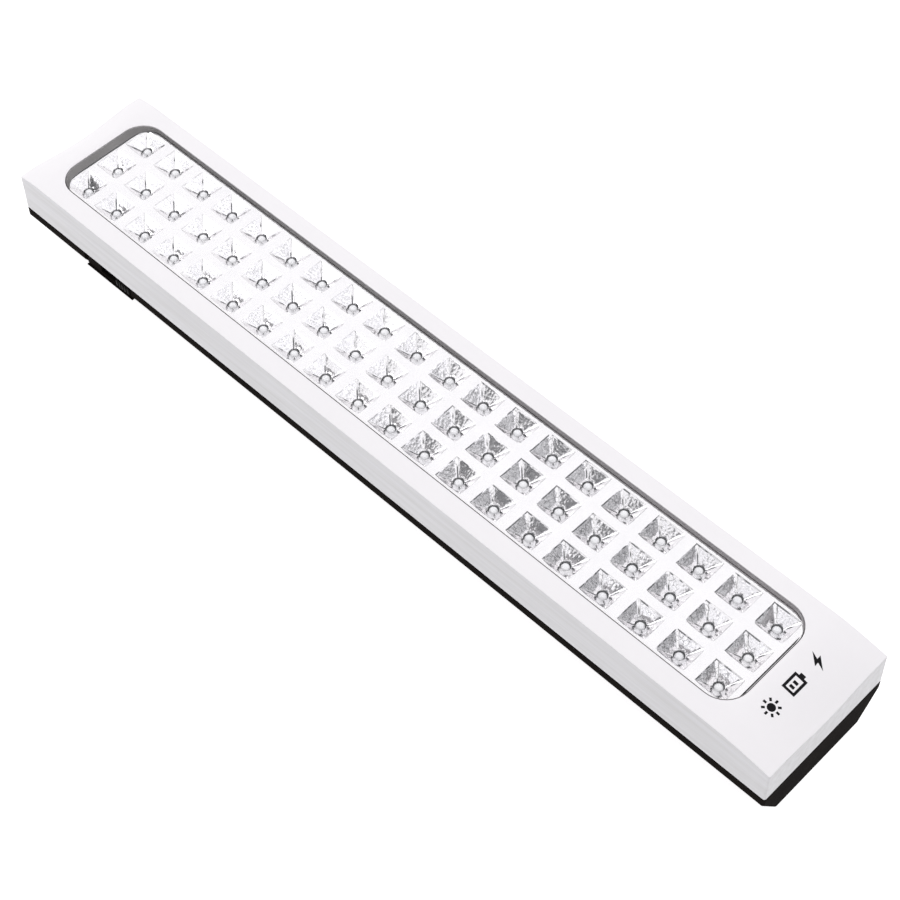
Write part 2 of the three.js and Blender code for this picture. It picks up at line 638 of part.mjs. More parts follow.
const charger = new THREE.Group();
charger.position.set(-76, 0, CHARGER_BOARD_Z);
light.add(charger);
const ON_BOARD = BOARD_THICKNESS + GAP;
place(charger, 'charger_board', box(-26, 26, -15, 15, 0, BOARD_THICKNESS), CIRCUIT_BOARD());
place(charger, 'dropper_capacitor', box(-9, 9, -3.5, 3.5, 0, 9.6), YELLOW_FILM(), -13, 7, ON_BOARD);
place(charger, 'bridge_rectifier', box(-4.3, 4.3, -3.2, 3.2, 0, 3.4), BLACK_PLASTIC(), 4, 7, ON_BOARD);
place(charger, 'smoothing_capacitor', barX(-6, 6, 0, 4, 4, 14), BLUE_SLEEVE(), 14, -5, ON_BOARD);
place(charger, 'bleed_resistor', barX(-4, 4, 0, 1.5, 1.5, 10), BROWN_WIRE(), -13, -3, ON_BOARD);
place(charger, 'driver_transistor', box(-2.3, 2.3, -1.8, 1.8, 0, 5), BLACK_PLASTIC(), 17, 9, ON_BOARD);
place(charger, 'fuse', barX(-5, 5, 0, 2.6, 2.6, 12), NICKEL(), -13, -10.5, ON_BOARD);

const slideSwitch = new THREE.Group();
light.add(slideSwitch);
place(slideSwitch, 'switch_plate', switchPlate(), BLACK_PLASTIC());
place(slideSwitch, 'switch_knob', switchKnob(), BLACK_PLASTIC(), KNOB_REST_X);
place(slideSwitch, 'switch_body', switchBody(), NICKEL());
place(slideSwitch, 'switch_contact', box(-2, 2, -21.6, -18.8, 12.4, 14.3), NICKEL(), KNOB_REST_X);

const inlet = new THREE.Group();
light.add(inlet);
place(inlet, 'inlet_housing', inletHousing(), BLACK_PLASTIC());
[-1, 1].forEach((side, index) => {
  const pin = barX(INLET_FACE_X + 2.5, INLET_FACE_X + INLET_DEPTH + 3, 0, INLET_Z, INLET_PIN_RADIUS, 10);
  place(inlet, `inlet_pin_${index + 1}`, pin, NICKEL(), 0, side * INLET_PIN_PITCH / 2);
});
const indicatorLamp = barX(-HALF_LENGTH + 0.2, -HALF_LENGTH + 8, 0, INDICATOR_Z, INDICATOR_RADIUS, 12);
place(inlet, 'charge_indicator', indicatorLamp, RED_LAMP());

const wiring = new THREE.Group();
light.add(wiring);
const negativeRoute = [[-37.5, -4, 9.6], [-41, -6, 8.5], [-45, -7, 7.9], [-49, -8, 7.8]];
const positiveRoute = [
  [114.8, 4, 9.6], [114.2, 9, 9], [108, 12.8, 8.2], [70, 13.2, 8], [20, 13.2, 8],
  [-30, 13.2, 8], [-46, 11, 7.9], [-50, 8, 7.9],
];
const liveRoute = [[-148.4, 4.3, 8.5], [-142, 6, 8], [-125, 9, 8], [-110, 9, 8], [-103, 8, 7.9]];
const neutralRoute = [[-148.4, -4.3, 8.5], [-142, -6, 7.4], [-125, -8, 6], [-110, -7, 7], [-103, -5, 7.9]];
place(wiring, 'battery_wire_negative', wire(negativeRoute), BLACK_PLASTIC());
place(wiring, 'battery_wire_positive', wire(positiveRoute), RED_WIRE());
place(wiring, 'inlet_wire_live', wire(liveRoute), BROWN_WIRE());
place(wiring, 'inlet_wire_neutral', wire(neutralRoute), BLUE_WIRE());

export default light;
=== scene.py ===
"""A slim rechargeable emergency light that lies on its back on a pale floor.

Lengths are written in millimetres and scaled to metres when a mesh is made. +X runs to the
plain end of the light, +Z out of its window.
"""

import json
import math

import bmesh
import bpy
from mathutils import Matrix, Vector


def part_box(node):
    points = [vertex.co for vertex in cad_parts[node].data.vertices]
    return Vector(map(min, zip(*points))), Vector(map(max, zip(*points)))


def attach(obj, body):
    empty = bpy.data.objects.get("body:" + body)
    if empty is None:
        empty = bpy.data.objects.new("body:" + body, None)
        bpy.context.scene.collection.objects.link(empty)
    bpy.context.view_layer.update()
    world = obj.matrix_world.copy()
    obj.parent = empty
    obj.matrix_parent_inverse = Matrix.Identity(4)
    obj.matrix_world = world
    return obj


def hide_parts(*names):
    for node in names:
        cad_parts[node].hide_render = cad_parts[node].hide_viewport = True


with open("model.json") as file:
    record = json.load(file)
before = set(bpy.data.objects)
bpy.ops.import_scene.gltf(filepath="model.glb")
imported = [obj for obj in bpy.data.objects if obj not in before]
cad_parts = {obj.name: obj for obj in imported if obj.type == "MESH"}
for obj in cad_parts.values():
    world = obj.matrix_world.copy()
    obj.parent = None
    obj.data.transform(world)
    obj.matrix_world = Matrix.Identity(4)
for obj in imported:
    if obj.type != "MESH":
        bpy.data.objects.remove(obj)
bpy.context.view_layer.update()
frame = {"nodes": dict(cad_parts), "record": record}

MM = 0.001
SCENE = bpy.context.scene


def box_mm(node_name):
    """Lowest and highest corners of a CAD node, in millimetres."""
    low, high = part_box(node_name)
    return low / MM, high / MM


# ---- Sizes taken from the frame ----
TOP_LOW, TOP_HIGH = box_mm("top_shell")
GASKET_LOW, GASKET_HIGH = box_mm("window_gasket")
LENS_Z = box_mm("lens")[0].z
BOARD_LOW, BOARD_HIGH = box_mm("led_board")
PLATE_LOW, PLATE_HIGH = box_mm("switch_plate")
KNOB_LOW, KNOB_HIGH = box_mm("switch_knob")
INLET_LOW, INLET_HIGH = box_mm("inlet_housing")

HALF_LENGTH = TOP_HIGH.x
HALF_WIDTH = TOP_HIGH.y
TOP_Z = TOP_HIGH.z
TOP_BOTTOM_Z = TOP_LOW.z
BASE_TOP_Z = box_mm("base_shell")[1].z
WINDOW_CENTRE_X = (GASKET_LOW.x + GASKET_HIGH.x) / 2
GASKET_GAP = 0.3
WINDOW_HALF_X = (GASKET_HIGH.x - GASKET_LOW.x) / 2 + GASKET_GAP
WINDOW_HALF_Y = GASKET_HIGH.y + GASKET_GAP
WINDOW_RADIUS = 9.0
RIB_Z = GASKET_LOW.z - GASKET_GAP
GAP = 0.3

# ---- Shell shape ----
WALL = 2.0
CORNER_RADIUS = 0.8
SIDE_DRAFT = 0.3
EDGE_ROLL = 0.35
CREASE_DROP = 0.6
ROOF_Z = 30.7
ROOF_DEPTH = 1.9
FAR_DROOP = 1.2
FAR_DROOP_LENGTH = 9.0
PLAIN_DROOP = 2.6
PLAIN_DROOP_LENGTH = 20.0
END_DISH = 2.2
LIP_BOTTOM_Z = 12.6
BOTTOM_HALF_WIDTH = 20.0
BOTTOM_BEVEL = 1.2
FAR_END_DRAFT = 2.0
SCREW_BOSS_RADIUS = 3.1
SCREW_PILOT_RADIUS = 1.8
SCREW_PILOT_TOP_Z = 26.0
SCREW_POST_RADIUS = 3.8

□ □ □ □

_Directions for this task_
Extract each line from the listing above, please, and repeat it exactly.

_Exercise output_
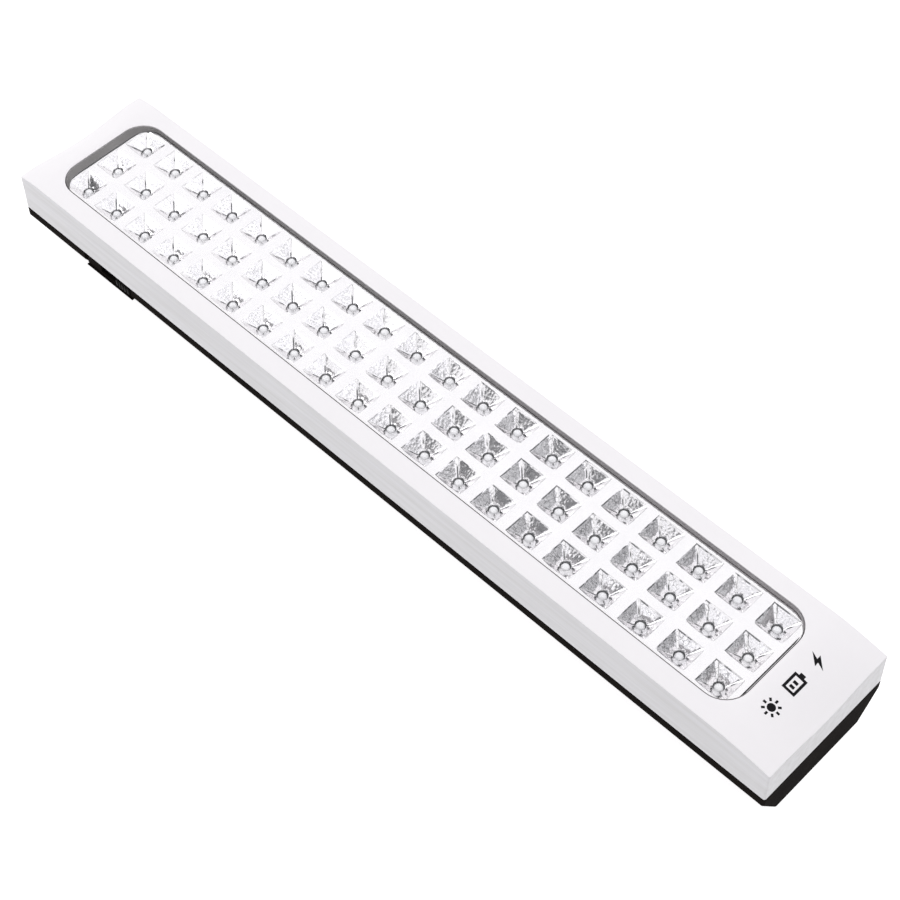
Write part 2 of the three.js and Blender code for this picture. It picks up at line 638 of part.mjs. More parts follow.
const charger = new THREE.Group();
charger.position.set(-76, 0, CHARGER_BOARD_Z);
light.add(charger);
const ON_BOARD = BOARD_THICKNESS + GAP;
place(charger, 'charger_board', box(-26, 26, -15, 15, 0, BOARD_THICKNESS), CIRCUIT_BOARD());
place(charger, 'dropper_capacitor', box(-9, 9, -3.5, 3.5, 0, 9.6), YELLOW_FILM(), -13, 7, ON_BOARD);
place(charger, 'bridge_rectifier', box(-4.3, 4.3, -3.2, 3.2, 0, 3.4), BLACK_PLASTIC(), 4, 7, ON_BOARD);
place(charger, 'smoothing_capacitor', barX(-6, 6, 0, 4, 4, 14), BLUE_SLEEVE(), 14, -5, ON_BOARD);
place(charger, 'bleed_resistor', barX(-4, 4, 0, 1.5, 1.5, 10), BROWN_WIRE(), -13, -3, ON_BOARD);
place(charger, 'driver_transistor', box(-2.3, 2.3, -1.8, 1.8, 0, 5), BLACK_PLASTIC(), 17, 9, ON_BOARD);
place(charger, 'fuse', barX(-5, 5, 0, 2.6, 2.6, 12), NICKEL(), -13, -10.5, ON_BOARD);

const slideSwitch = new THREE.Group();
light.add(slideSwitch);
place(slideSwitch, 'switch_plate', switchPlate(), BLACK_PLASTIC());
place(slideSwitch, 'switch_knob', switchKnob(), BLACK_PLASTIC(), KNOB_REST_X);
place(slideSwitch, 'switch_body', switchBody(), NICKEL());
place(slideSwitch, 'switch_contact', box(-2, 2, -21.6, -18.8, 12.4, 14.3), NICKEL(), KNOB_REST_X);

const inlet = new THREE.Group();
light.add(inlet);
place(inlet, 'inlet_housing', inletHousing(), BLACK_PLASTIC());
[-1, 1].forEach((side, index) => {
  const pin = barX(INLET_FACE_X + 2.5, INLET_FACE_X + INLET_DEPTH + 3, 0, INLET_Z, INLET_PIN_RADIUS, 10);
  place(inlet, `inlet_pin_${index + 1}`, pin, NICKEL(), 0, side * INLET_PIN_PITCH / 2);
});
const indicatorLamp = barX(-HALF_LENGTH + 0.2, -HALF_LENGTH + 8, 0, INDICATOR_Z, INDICATOR_RADIUS, 12);
place(inlet, 'charge_indicator', indicatorLamp, RED_LAMP());

const wiring = new THREE.Group();
light.add(wiring);
const negativeRoute = [[-37.5, -4, 9.6], [-41, -6, 8.5], [-45, -7, 7.9], [-49, -8, 7.8]];
const positiveRoute = [
  [114.8, 4, 9.6], [114.2, 9, 9], [108, 12.8, 8.2], [70, 13.2, 8], [20, 13.2, 8],
  [-30, 13.2, 8], [-46, 11, 7.9], [-50, 8, 7.9],
];
const liveRoute = [[-148.4, 4.3, 8.5], [-142, 6, 8], [-125, 9, 8], [-110, 9, 8], [-103, 8, 7.9]];
const neutralRoute = [[-148.4, -4.3, 8.5], [-142, -6, 7.4], [-125, -8, 6], [-110, -7, 7], [-103, -5, 7.9]];
place(wiring, 'battery_wire_negative', wire(negativeRoute), BLACK_PLASTIC());
place(wiring, 'battery_wire_positive', wire(positiveRoute), RED_WIRE());
place(wiring, 'inlet_wire_live', wire(liveRoute), BROWN_WIRE());
place(wiring, 'inlet_wire_neutral', wire(neutralRoute), BLUE_WIRE());

export default light;
=== scene.py ===
"""A slim rechargeable emergency light that lies on its back on a pale floor.

Lengths are written in millimetres and scaled to metres when a mesh is made. +X runs to the
plain end of the light, +Z out of its window.
"""

import json
import math

import bmesh
import bpy
from mathutils import Matrix, Vector


def part_box(node):
    points = [vertex.co for vertex in cad_parts[node].data.vertices]
    return Vector(map(min, zip(*points))), Vector(map(max, zip(*points)))


def attach(obj, body):
    empty = bpy.data.objects.get("body:" + body)
    if empty is None:
        empty = bpy.data.objects.new("body:" + body, None)
        bpy.context.scene.collection.objects.link(empty)
    bpy.context.view_layer.update()
    world = obj.matrix_world.copy()
    obj.parent = empty
    obj.matrix_parent_inverse = Matrix.Identity(4)
    obj.matrix_world = world
    return obj


def hide_parts(*names):
    for node in names:
        cad_parts[node].hide_render = cad_parts[node].hide_viewport = True


with open("model.json") as file:
    record = json.load(file)
before = set(bpy.data.objects)
bpy.ops.import_scene.gltf(filepath="model.glb")
imported = [obj for obj in bpy.data.objects if obj not in before]
cad_parts = {obj.name: obj for obj in imported if obj.type == "MESH"}
for obj in cad_parts.values():
    world = obj.matrix_world.copy()
    obj.parent = None
    obj.data.transform(world)
    obj.matrix_world = Matrix.Identity(4)
for obj in imported:
    if obj.type != "MESH":
        bpy.data.objects.remove(obj)
bpy.context.view_layer.update()
frame = {"nodes": dict(cad_parts), "record": record}

MM = 0.001
SCENE = bpy.context.scene


def box_mm(node_name):
    """Lowest and highest corners of a CAD node, in millimetres."""
    low, high = part_box(node_name)
    return low / MM, high / MM


# ---- Sizes taken from the frame ----
TOP_LOW, TOP_HIGH = box_mm("top_shell")
GASKET_LOW, GASKET_HIGH = box_mm("window_gasket")
LENS_Z = box_mm("lens")[0].z
BOARD_LOW, BOARD_HIGH = box_mm("led_board")
PLATE_LOW, PLATE_HIGH = box_mm("switch_plate")
KNOB_LOW, KNOB_HIGH = box_mm("switch_knob")
INLET_LOW, INLET_HIGH = box_mm("inlet_housing")

HALF_LENGTH = TOP_HIGH.x
HALF_WIDTH = TOP_HIGH.y
TOP_Z = TOP_HIGH.z
TOP_BOTTOM_Z = TOP_LOW.z
BASE_TOP_Z = box_mm("base_shell")[1].z
WINDOW_CENTRE_X = (GASKET_LOW.x + GASKET_HIGH.x) / 2
GASKET_GAP = 0.3
WINDOW_HALF_X = (GASKET_HIGH.x - GASKET_LOW.x) / 2 + GASKET_GAP
WINDOW_HALF_Y = GASKET_HIGH.y + GASKET_GAP
WINDOW_RADIUS = 9.0
RIB_Z = GASKET_LOW.z - GASKET_GAP
GAP = 0.3

# ---- Shell shape ----
WALL = 2.0
CORNER_RADIUS = 0.8
SIDE_DRAFT = 0.3
EDGE_ROLL = 0.35
CREASE_DROP = 0.6
ROOF_Z = 30.7
ROOF_DEPTH = 1.9
FAR_DROOP = 1.2
FAR_DROOP_LENGTH = 9.0
PLAIN_DROOP = 2.6
PLAIN_DROOP_LENGTH = 20.0
END_DISH = 2.2
LIP_BOTTOM_Z = 12.6
BOTTOM_HALF_WIDTH = 20.0
BOTTOM_BEVEL = 1.2
FAR_END_DRAFT = 2.0
SCREW_BOSS_RADIUS = 3.1
SCREW_PILOT_RADIUS = 1.8
SCREW_PILOT_TOP_Z = 26.0
SCREW_POST_RADIUS = 3.8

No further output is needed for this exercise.